The scalar ones have been now verified in many realms, including:

  • nearly (but not perfectly) scale-invariant fluctuations,
  • that are slightly (~3%) larger on large cosmic scales than small cosmic scales,
  • that are 100% adiabatic (isentropic) and 0% isocurvature in nature,
  • where fluctuations are observed on scales larger than the cosmic horizon (super-horizon fluctuations),
  • and where the hot Big Bang never gets arbitrarily hot, but only reaches a maximum temperature that’s well below the maximum possible (Planck) temperature.

Although inflation’s detractors often point to the lack of detected tensor (gravitational wave) fluctuations detected so far, again, that would be a “nice to have” feature, not one that’s mandatory for validating the new theory. Since the early WMAP results more than 20 years ago, inflation’s validity status hasn’t been in doubt from a scientific perspective.

TE Planck cross-correlation
If one wants to investigate the signals within the observable Universe for unambiguous evidence of super-horizon fluctuations, one needs to look at super-horizon scales at the TE cross-correlation spectrum of the CMB. With the final (2018) Planck data now in hand, the evidence is overwhelmingly in favor of their existence, validating an extraordinary prediction of inflation and flying in the face of a prediction that, without inflation, such fluctuations shouldn’t exist.
Credit: ESA and the Planck collaboration; annotations by E. Siegel

It’s easy to find people who are disillusioned with string theory for precisely the reasons stated above; it doesn’t solve data-driven puzzles and it doesn’t make unique predictions that lead to testable observables.
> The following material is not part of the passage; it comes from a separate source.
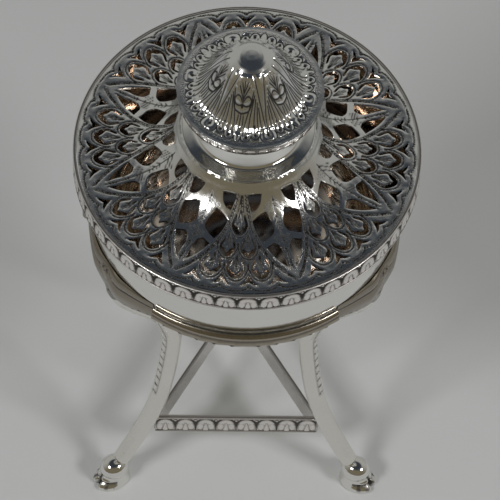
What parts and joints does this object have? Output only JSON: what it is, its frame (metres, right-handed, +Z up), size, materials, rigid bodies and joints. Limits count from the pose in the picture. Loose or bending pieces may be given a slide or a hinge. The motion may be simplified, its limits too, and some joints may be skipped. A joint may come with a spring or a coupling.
{
  "type": "potpourri jar",
  "caption": "Silver potpourri jar: a round bowl on three ram's-mask legs with cloven hooves and a triangular stretcher, under a pierced pull-off cover with a chased cap.",
  "frame": {"origin": "on the table, on the bowl's axis, between the three hooves", "axes": "+Z up along the bowl's axis; -Y towards the viewer of the picture, with two legs in front; +Y towards the third leg"},
  "size_m": [0.1006, 0.1008, 0.2006],
  "materials": {
    "polished_silver": "mirror-polished sterling silver with fine wear marks",
    "cast_silver": "cast and chased silver, polished on the high places and darker in the recesses",
    "chased_silver": "pierced, engraved and chased silver, darkened in the lines",
    "gallery_silver": "stamped gallery strip in silver, dark between the fans",
    "gilt_silver": "silver-gilt, worn and warm in colour"
  },
  "bodies": {
    "stand": {"bowl": "polished_silver", "bowl_gallery_strip": "gallery_silver", "ram_mask_1": "cast_silver", "leg_1": "cast_silver", "hoof_1": "cast_silver", "garland_1": "cast_silver", "stretcher_bar_1": "gallery_silver", "ram_mask_2": "cast_silver", "leg_2": "cast_silver", "hoof_2": "cast_silver", "garland_2": "cast_silver", "stretcher_bar_2": "gallery_silver", "ram_mask_3": "cast_silver", "leg_3": "cast_silver", "hoof_3": "cast_silver", "garland_3": "cast_silver", "stretcher_bar_3": "gallery_silver"},
    "cover": {"pierced_cover": "chased_silver", "cover_bezel": "gilt_silver", "neck_collar": "polished_silver", "cap_dome": "chased_silver", "cap_gallery_strip": "gallery_silver"}
  },
  "joints": [
    {"name": "cover_lift", "type": "slide", "parent": "stand", "child": "cover", "axis": [0, 0, 1], "range_m": [0, 0.08]}
  ]
}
Many of string theory’s great detractors are themselves former string theorists, because they had “believed” in something where the weight of the scientific evidence was completely agnostic about their beliefs. That’s justifiable and easy to understand, and people who’ve gone down these routes receive a lot of sympathy from the community, including from me.

However, many of those detractors have then gone on to stake out contrarian positions on other topics. This doesn’t just include other topics where there’s no supporting evidence: supersymmetry, technicolor, extra dimensions, grand unification, and so on. Often, those who are contrarians stake out contrarian positions in situations where there’s a great weight of supporting evidence, including about dark matter, dark energy, and cosmic inflation. This is, to put it bluntly, a very bad leap of faith, and is incredibly destructive to the public understanding of science.
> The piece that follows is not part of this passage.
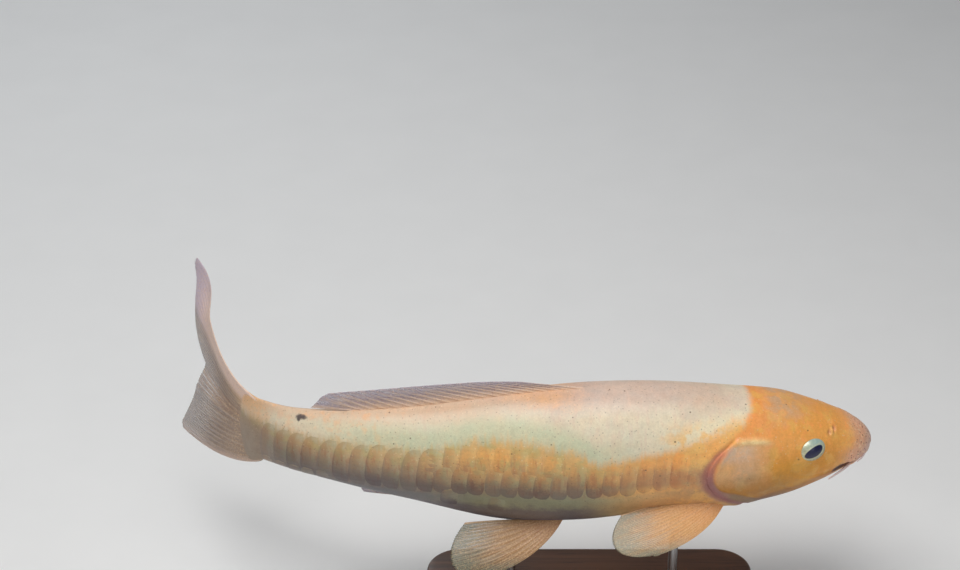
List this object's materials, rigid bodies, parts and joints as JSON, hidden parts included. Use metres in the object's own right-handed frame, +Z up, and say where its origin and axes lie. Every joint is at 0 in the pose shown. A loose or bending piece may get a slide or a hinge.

You may doubt many of the established theories of our time; doubting is part of the scientific process. You may freely explore alternatives to the mainstream and pursue ideas that haven’t met all (or even any) of the three critical hurdles for a new scientific theory to supersede the existing ones; that exploration is critical to making advances. But when you try to persuade others that the mainstream point of view is wrong and that your preferred alternative is instead correct, you had better have your house in order — and your evidence in hand — before you begin down that road. Otherwise, you’re just peddling contrarianism without the data to back it up. That might fly in all sorts of arenas of life that rely on persuasion, but in the realm of science, reality is the only laboratory that matters.